Lewis agrees that Grant's height and reach will pose special problems but reckons on overpowering him in the later rounds. It is a high-risk tactic, because Lewis, as we saw twice against Holyfield, tends to run out of stamina and imagination when the rounds reach double figures. Moreover, he surely will not want to rely on subjective arithmetic in a city where judges, in and out of the ring, have been notoriously uncharitable towards him.
Lewis admitted to me last week that he felt more than a tad apprehensive about returning, as it were, to the scene of the crime. He maintains he was "absolutely" the victim of a fix just over a year ago when awarded only a draw in his first fight with Holyfield, a result which provoked not only outrage but subsequently inconclusive investigations by the US Congress and the FBI; he is similarly narked that a New York judge should have deprived him of of his World Boxing Association title earlier this month.
You would think that, after the opprobrium of last year, and with Don King not part of this particular action, there would be no chance of more dirty work in the Garden this time, but only the unwise would bet against it.

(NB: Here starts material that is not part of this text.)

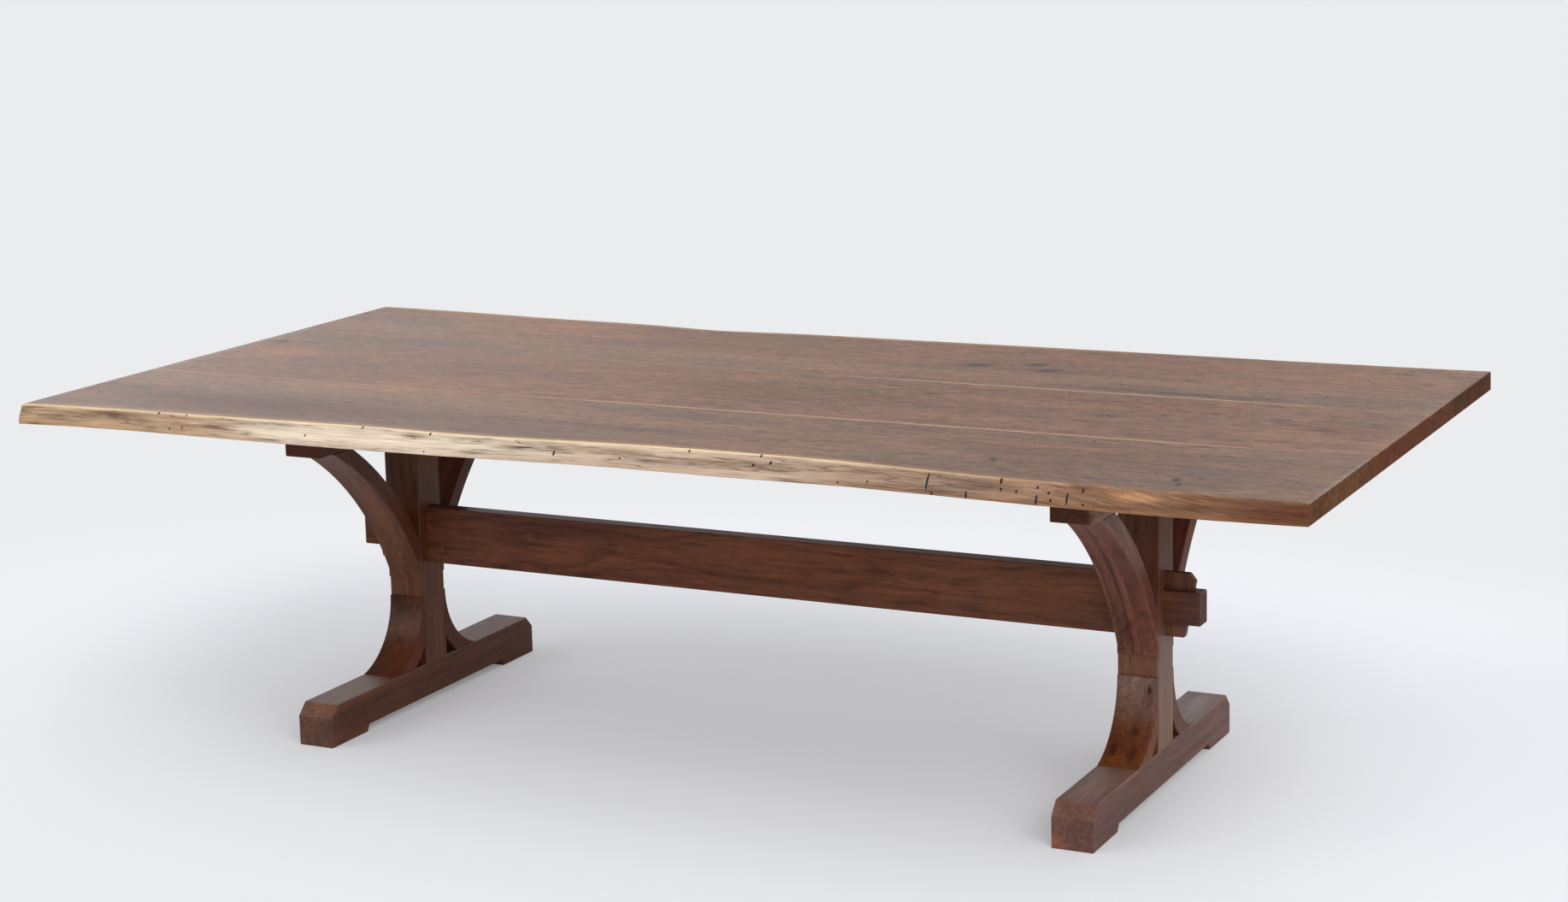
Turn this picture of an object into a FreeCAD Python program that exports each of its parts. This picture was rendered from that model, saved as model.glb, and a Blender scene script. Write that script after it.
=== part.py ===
import FreeCAD, Part
import math
import os

# A trestle dining table in solid walnut. Two trestles carry a slab of four edge-glued boards whose
# long edges are the natural edges of the tree. Each trestle is a sled foot, a post and a bearer,
# stiffened by four curved braces. A stretcher runs through both posts on through-tenons, and a
# tapered wedge outside each post draws the shoulder tight. The wedges lift out, and the stretcher
# then pulls free. The slab is bolted to the bearers through slots that let it swell and shrink.
#
# Millimetres. X runs along the table, Y across it and Z up. The origin is on the floor under the
# middle of the stretcher. The front of the table is at -Y.

# Overall sizes
table_height = 762.0
top_length = 2766.0
top_thickness = 40.0
trestle_spacing = 1726.0

# The slab: where the boards meet, as distances from the centre line, and its two natural edges.
# Each row of an edge is a station along the half length (-1 is the left end), the distance of the
# lower arris from the centre line, and how far inside it the upper arris lies.
seam_offsets = (-235.0, 194.0, 361.0)
front_edge = (
    (-1.0, 685, 16), (-0.8, 664, 17), (-0.6, 667, 27), (-0.4, 666, 39), (-0.2, 654, 24),
    (0.0, 636, 31), (0.2, 638, 41), (0.35, 633, 32), (0.5, 643, 22), (0.65, 655, 22),
    (0.8, 659, 25), (1.0, 645, 2),
)
back_edge = (
    (-1.0, 704, 14), (-0.8, 698, 18), (-0.6, 681, 20), (-0.4, 667, 18), (-0.3, 653, 21),
    (-0.2, 663, 20), (0.0, 671, 18), (0.2, 677, 18), (0.5, 683, 18), (0.8, 688, 18), (1.0, 686, 4),
)
belly = 0.3                # share of the wane that the edge has lost by mid height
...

Grant is a local boy and the American fight moguls would much prefer to have the irritant Lewis out of the way so they can concentrate on keeping the heavyweight title a domestic matter.
Of the two remaining organisations whose titles are to be contested by Lewis and Grant, the World Boxing Council and International Boxing Federation, the latter's chief, Robert Lee, faces trial on racketeering charges of taking bribes worth £216,000 to rig world rankings. Goodness, they'll be saying boxing is as crooked as cricket next!
The fight, screened on Sky Box Office as part of a trans-atlantic package featuring the undefeated Robert McCrack-en's bid to wrest the WBC world middleweight title from the American Keith Holmes at Wembley, is another huge pay-day for a man who has already amassed around $75m (£48m). Lewis was in an oddly contemplative mood last week, talking for the first time of retirement, settling down and marrying (though he declined to say whether there was anyone specific in mind). "I'd like some little Lennoxes running around," he mused. "I don't want to stay around to the point where I let myself down. I want to retire at the top, with my health and my faculties intact."
This is not to suggest he is anything less than totally focused on the upcoming job, but if Grant can avoid getting caught by Lewis' intimidating right hand in the early stages he may be in business. Very big business.